Today, I spent a few hours and got things ready for the start of the semester. On Friday, I was so busy -- and got interrupted so many times -- that I just couldn't get things finished. There was no-one in the ISB today, so I finished the image for the Molecular Evolution course (they needed a handful of command-line programs installed) and, while that was updating, I got my writing course website mostly set up. I still have to set up the intro labs, but labs don't start until next week, so I still have a few days.

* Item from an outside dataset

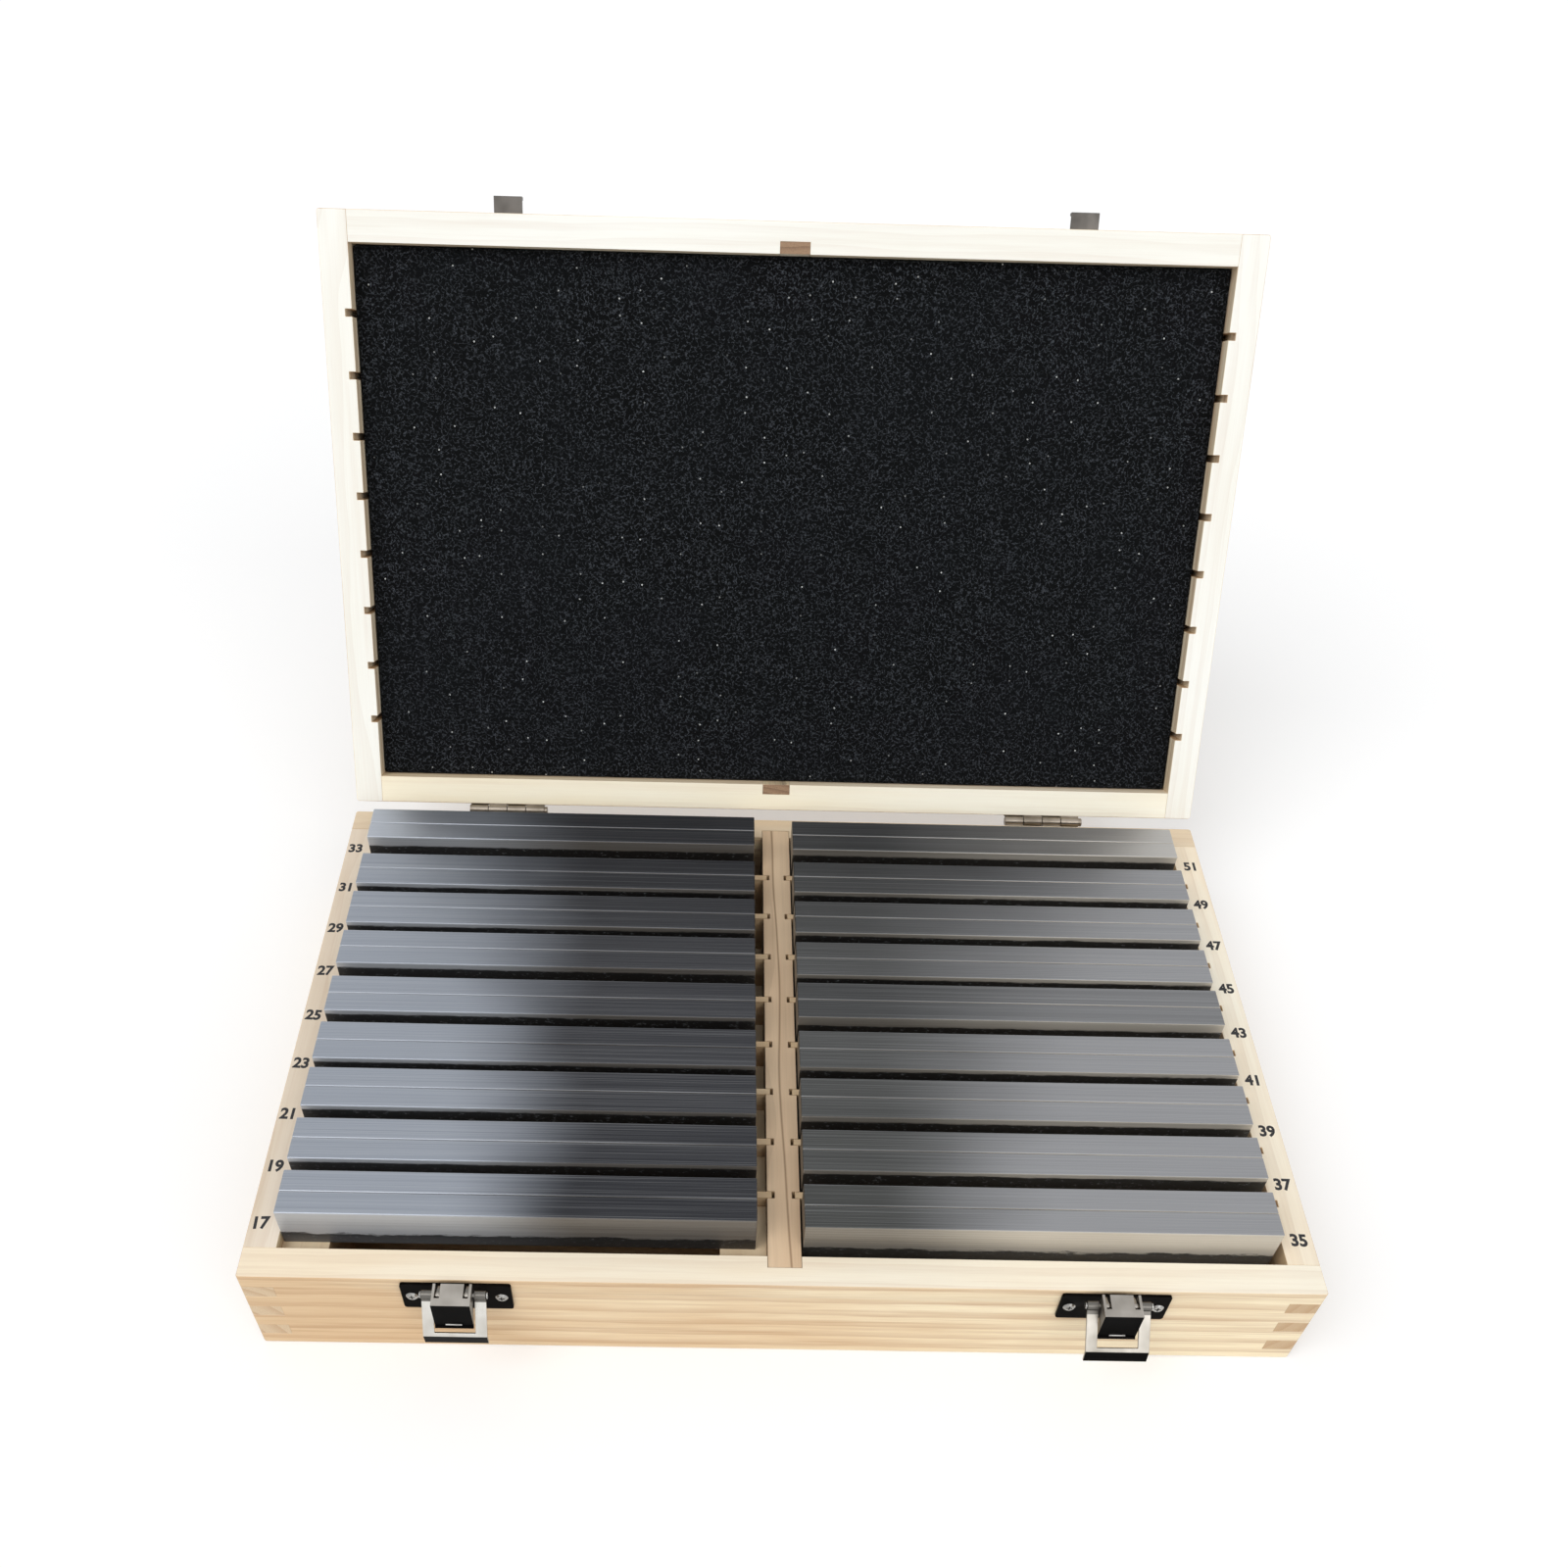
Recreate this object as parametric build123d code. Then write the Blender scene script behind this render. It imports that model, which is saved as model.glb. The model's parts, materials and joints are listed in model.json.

I've been spending a lot of time thinking about the "theme" for this semester's writing class. I've generally tried to look for something to drive a data collection exercise. Last semester, we did a "calling frog" survey. Another semester, we mapped the location of garlic mustard plants in Amherst. The problem is that, in the fall, the conditions are not favorable for doing field studies -- and I don't have a laboratory for the course. (In point of fact, next semester, I'm planning to try to schedule my course in the ISB, so I'll have a lab. But this semester, I'm still on the hook...) One year, I had my students study cockroaches: I thought that was perfect. We could find cockroaches in the building and study them. I thought the students would be ecstatic to be studying animals. But, for some reason, the students didn't enjoy studying cockroaches. Go figure.

This semester, I'm thinking I'll have the students construct computer models and study those. It would free us from having to go outside in the snow. And it would make it easy to get lots of cool data. The question is now, what to model. But we've got a whole semester to figure that out.